* **WRITTEN PROBLEM**: Return all of the data exactly as given.

* **DATA PROVIDED**:
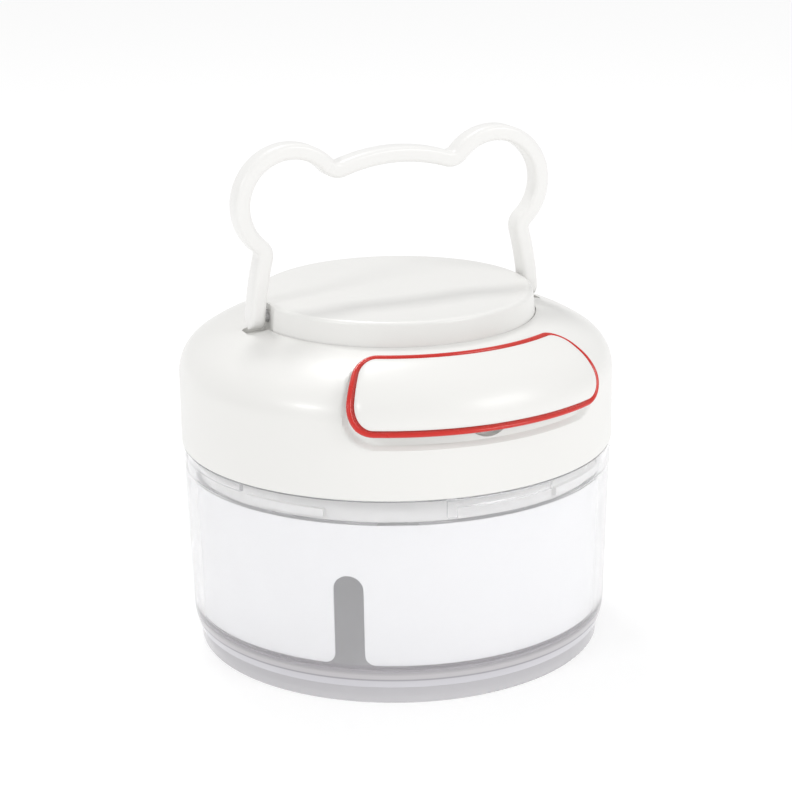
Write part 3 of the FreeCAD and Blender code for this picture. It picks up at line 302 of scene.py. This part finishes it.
def soft_rubber(name, colour, roughness, transmission=0.0):
    """Soft rubber with a fine speck in its colour and gloss; it may let some light through."""
    material, shader = new_material(name)
    tree = material.node_tree
    speck = noise(tree, 420.0, 4.0)
    darker = tuple(channel * 0.95 for channel in colour)
    tree.links.new(blend_colours(tree, speck, darker, colour), shader.inputs["Base Color"])
    tree.links.new(spread(tree, speck, roughness * 0.8, roughness * 1.2), shader.inputs["Roughness"])
    shader.inputs["Transmission Weight"].default_value = transmission
    shader.inputs["IOR"].default_value = 1.45
    add_bump(tree, shader, speck, 0.1, 0.00002)
    if transmission:
        let_lamps_through(tree, shader, colour)
    return material, shader


WHITE = (0.82, 0.815, 0.795)
LINER_WHITE, LINER_THROUGH = (0.92, 0.92, 0.92), (0.5, 0.5, 0.5)
RED = (0.62, 0.035, 0.02)

# Heights in the bowl's thick foot and floor, and the colours between them, which are painted light: a painted
# highlight at the foot, a thin line of painted shade, and painted shade over the floor.
FOOT_TOP, LINE_MIDDLE, LINE_TOP = 0.0053, 0.0056, 0.0059
FLOOR_MIDDLE, WALL_FOOT, WALL_CLEAR = 0.0066, 0.0081, 0.0086
RAMP_HEIGHT = 0.012
FOOT_PAINTED_HIGHLIGHT, LINE_PAINTED_SHADE, FLOOR_PAINTED_SHADE = (0.8, 0.79, 0.83), (0.42, 0.41, 0.44), (0.72, 0.7, 0.72)
FLOOR_CLEARNESS = 0.3


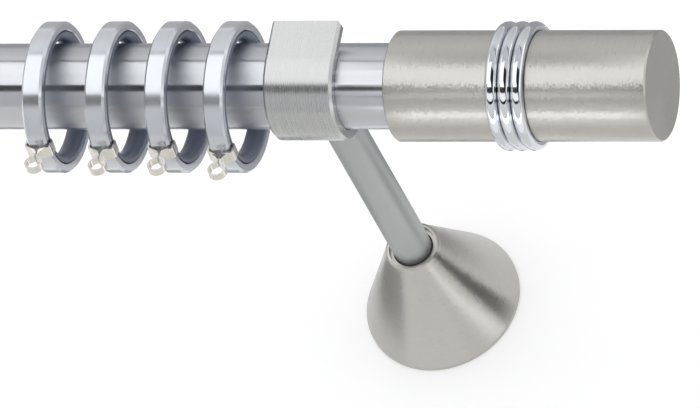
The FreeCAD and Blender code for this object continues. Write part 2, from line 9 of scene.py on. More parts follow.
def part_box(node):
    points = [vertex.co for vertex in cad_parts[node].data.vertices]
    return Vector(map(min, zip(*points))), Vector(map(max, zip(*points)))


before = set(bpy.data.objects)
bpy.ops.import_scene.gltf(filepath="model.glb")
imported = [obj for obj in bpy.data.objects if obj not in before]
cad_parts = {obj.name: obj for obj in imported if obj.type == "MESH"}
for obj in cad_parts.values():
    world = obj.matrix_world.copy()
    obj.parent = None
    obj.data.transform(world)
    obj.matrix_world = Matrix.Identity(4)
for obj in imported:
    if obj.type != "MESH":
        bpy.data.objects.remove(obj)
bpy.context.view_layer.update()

bl_info = {
    "name": "Curtain rod",
    "version": (1, 0, 0),
    "blender": (4, 5, 0),
    "location": "View3D > Sidebar > Curtain rod",
    "description": "Metal and plastic finishes for a curtain rod's end, and its studio",
    "category": "Material",
}

MM = 0.001
RINGS = range(1, 5)
BEADS = range(1, 4)

# Noise stays mostly between these values
NOISE_LOW, NOISE_HIGH = 0.3, 0.7
SCRATCH_NOISE = {"Scale": 1.0, "Detail": 3.0, "Roughness": 0.65}


# Places read from the frame, in metres

def middle(node):
    """The middle of a node's box."""
    low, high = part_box(node)
    return (low + high) / 2


POLE_AXIS = middle("pole_tube")
WALL_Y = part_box("wall_plate")[1].y
ROSE_RADIUS = (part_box("wall_rose")[1].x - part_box("wall_rose")[0].x) / 2
BARREL_START, BARREL_END = (corner.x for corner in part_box("finial_barrel"))
BARREL_RADIUS = (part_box("finial_barrel")[1].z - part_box("finial_barrel")[0].z) / 2


# Colours and nodes

def linear(code, alpha=False):
    """An sRGB hex colour as linear values."""
    values = []
    for start in (1, 3, 5):
        part = int(code[start:start + 2], 16) / 255
        values.append(part / 12.92 if part <= 0.04045 else ((part + 0.055) / 1.055) ** 2.4)
    return tuple(values) + ((1.0,) if alpha else ())


def add_node(tree, kind, inputs=None, **settings):
    """A node with its settings. An input is a value or another node's output."""
    node = tree.nodes.new(kind)
    for name, value in settings.items():
        setattr(node, name, value)
    for name, value in (inputs or {}).items():
        if isinstance(value, bpy.types.NodeSocket):
            tree.links.new(value, node.inputs[name])
        else:
            node.inputs[name].default_value = value
    return node


def new_material(name):
    """An empty node material with its output and Principled shader."""
    material = bpy.data.materials.new(name)
    material.use_nodes = True
    tree = material.node_tree
    tree.nodes.clear()
    shader = add_node(tree, "ShaderNodeBsdfPrincipled")
    add_node(tree, "ShaderNodeOutputMaterial", {"Surface": shader.outputs["BSDF"]})
    return material, tree, shader


def dress(names, material):
    """Puts a material in the slots of CAD nodes."""
    for name in names:
        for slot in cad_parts[name].material_slots:
            slot.material = material


def streaks(tree, spacing, length, along):
    """Noise drawn out into scratches. The vector along is 1 on each axis that the
    scratches follow and 0 on each axis that they cross."""
    place = add_node(tree, "ShaderNodeTexCoord")
    scale = [1 / (length if follows else spacing) for follows in along]
    stretched = add_node(tree, "ShaderNodeMapping",
                         {"Vector": place.outputs["Object"], "Scale": scale})
    return add_node(tree, "ShaderNodeTexNoise",
                    {"Vector": stretched.outputs["Vector"], **SCRATCH_NOISE})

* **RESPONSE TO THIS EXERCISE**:
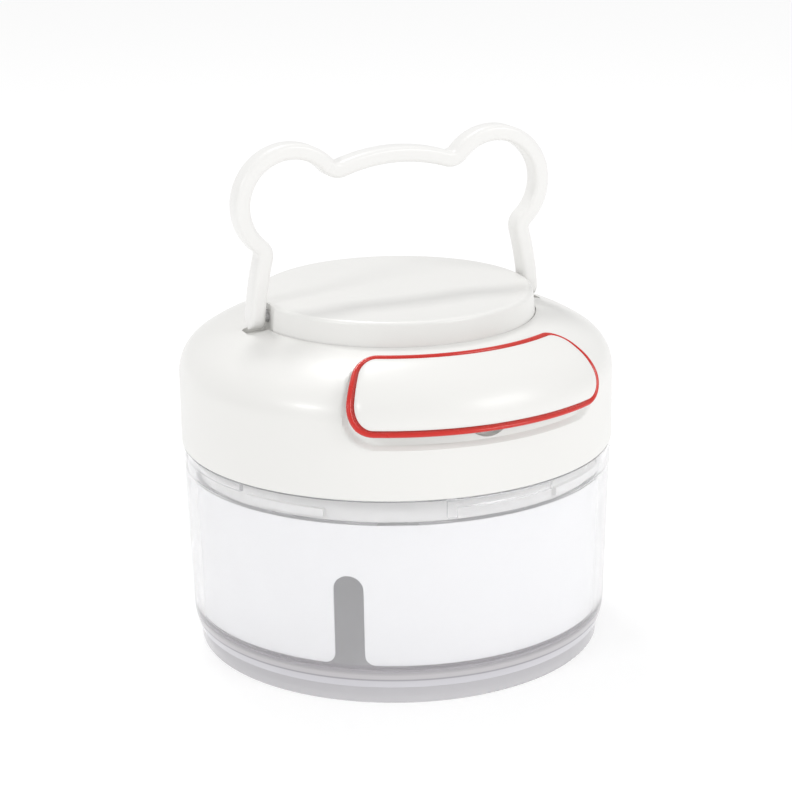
Write part 3 of the FreeCAD and Blender code for this picture. It picks up at line 302 of scene.py. This part finishes it.
def soft_rubber(name, colour, roughness, transmission=0.0):
    """Soft rubber with a fine speck in its colour and gloss; it may let some light through."""
    material, shader = new_material(name)
    tree = material.node_tree
    speck = noise(tree, 420.0, 4.0)
    darker = tuple(channel * 0.95 for channel in colour)
    tree.links.new(blend_colours(tree, speck, darker, colour), shader.inputs["Base Color"])
    tree.links.new(spread(tree, speck, roughness * 0.8, roughness * 1.2), shader.inputs["Roughness"])
    shader.inputs["Transmission Weight"].default_value = transmission
    shader.inputs["IOR"].default_value = 1.45
    add_bump(tree, shader, speck, 0.1, 0.00002)
    if transmission:
        let_lamps_through(tree, shader, colour)
    return material, shader


WHITE = (0.82, 0.815, 0.795)
LINER_WHITE, LINER_THROUGH = (0.92, 0.92, 0.92), (0.5, 0.5, 0.5)
RED = (0.62, 0.035, 0.02)

# Heights in the bowl's thick foot and floor, and the colours between them, which are painted light: a painted
# highlight at the foot, a thin line of painted shade, and painted shade over the floor.
FOOT_TOP, LINE_MIDDLE, LINE_TOP = 0.0053, 0.0056, 0.0059
FLOOR_MIDDLE, WALL_FOOT, WALL_CLEAR = 0.0066, 0.0081, 0.0086
RAMP_HEIGHT = 0.012
FOOT_PAINTED_HIGHLIGHT, LINE_PAINTED_SHADE, FLOOR_PAINTED_SHADE = (0.8, 0.79, 0.83), (0.42, 0.41, 0.44), (0.72, 0.7, 0.72)
FLOOR_CLEARNESS = 0.3


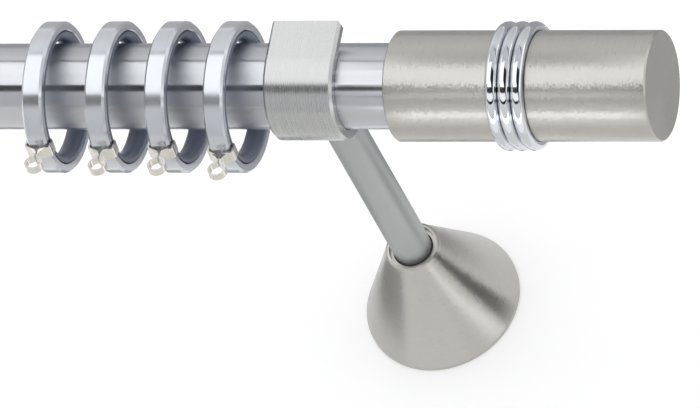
The FreeCAD and Blender code for this object continues. Write part 2, from line 9 of scene.py on. More parts follow.
def part_box(node):
    points = [vertex.co for vertex in cad_parts[node].data.vertices]
    return Vector(map(min, zip(*points))), Vector(map(max, zip(*points)))


before = set(bpy.data.objects)
bpy.ops.import_scene.gltf(filepath="model.glb")
imported = [obj for obj in bpy.data.objects if obj not in before]
cad_parts = {obj.name: obj for obj in imported if obj.type == "MESH"}
for obj in cad_parts.values():
    world = obj.matrix_world.copy()
    obj.parent = None
    obj.data.transform(world)
    obj.matrix_world = Matrix.Identity(4)
for obj in imported:
    if obj.type != "MESH":
        bpy.data.objects.remove(obj)
bpy.context.view_layer.update()

bl_info = {
    "name": "Curtain rod",
    "version": (1, 0, 0),
    "blender": (4, 5, 0),
    "location": "View3D > Sidebar > Curtain rod",
    "description": "Metal and plastic finishes for a curtain rod's end, and its studio",
    "category": "Material",
}

MM = 0.001
RINGS = range(1, 5)
BEADS = range(1, 4)

# Noise stays mostly between these values
NOISE_LOW, NOISE_HIGH = 0.3, 0.7
SCRATCH_NOISE = {"Scale": 1.0, "Detail": 3.0, "Roughness": 0.65}


# Places read from the frame, in metres

def middle(node):
    """The middle of a node's box."""
    low, high = part_box(node)
    return (low + high) / 2


POLE_AXIS = middle("pole_tube")
WALL_Y = part_box("wall_plate")[1].y
ROSE_RADIUS = (part_box("wall_rose")[1].x - part_box("wall_rose")[0].x) / 2
BARREL_START, BARREL_END = (corner.x for corner in part_box("finial_barrel"))
BARREL_RADIUS = (part_box("finial_barrel")[1].z - part_box("finial_barrel")[0].z) / 2


# Colours and nodes

def linear(code, alpha=False):
    """An sRGB hex colour as linear values."""
    values = []
    for start in (1, 3, 5):
        part = int(code[start:start + 2], 16) / 255
        values.append(part / 12.92 if part <= 0.04045 else ((part + 0.055) / 1.055) ** 2.4)
    return tuple(values) + ((1.0,) if alpha else ())


def add_node(tree, kind, inputs=None, **settings):
    """A node with its settings. An input is a value or another node's output."""
    node = tree.nodes.new(kind)
    for name, value in settings.items():
        setattr(node, name, value)
    for name, value in (inputs or {}).items():
        if isinstance(value, bpy.types.NodeSocket):
            tree.links.new(value, node.inputs[name])
        else:
            node.inputs[name].default_value = value
    return node


def new_material(name):
    """An empty node material with its output and Principled shader."""
    material = bpy.data.materials.new(name)
    material.use_nodes = True
    tree = material.node_tree
    tree.nodes.clear()
    shader = add_node(tree, "ShaderNodeBsdfPrincipled")
    add_node(tree, "ShaderNodeOutputMaterial", {"Surface": shader.outputs["BSDF"]})
    return material, tree, shader


def dress(names, material):
    """Puts a material in the slots of CAD nodes."""
    for name in names:
        for slot in cad_parts[name].material_slots:
            slot.material = material


def streaks(tree, spacing, length, along):
    """Noise drawn out into scratches. The vector along is 1 on each axis that the
    scratches follow and 0 on each axis that they cross."""
    place = add_node(tree, "ShaderNodeTexCoord")
    scale = [1 / (length if follows else spacing) for follows in along]
    stretched = add_node(tree, "ShaderNodeMapping",
                         {"Vector": place.outputs["Object"], "Scale": scale})
    return add_node(tree, "ShaderNodeTexNoise",
                    {"Vector": stretched.outputs["Vector"], **SCRATCH_NOISE})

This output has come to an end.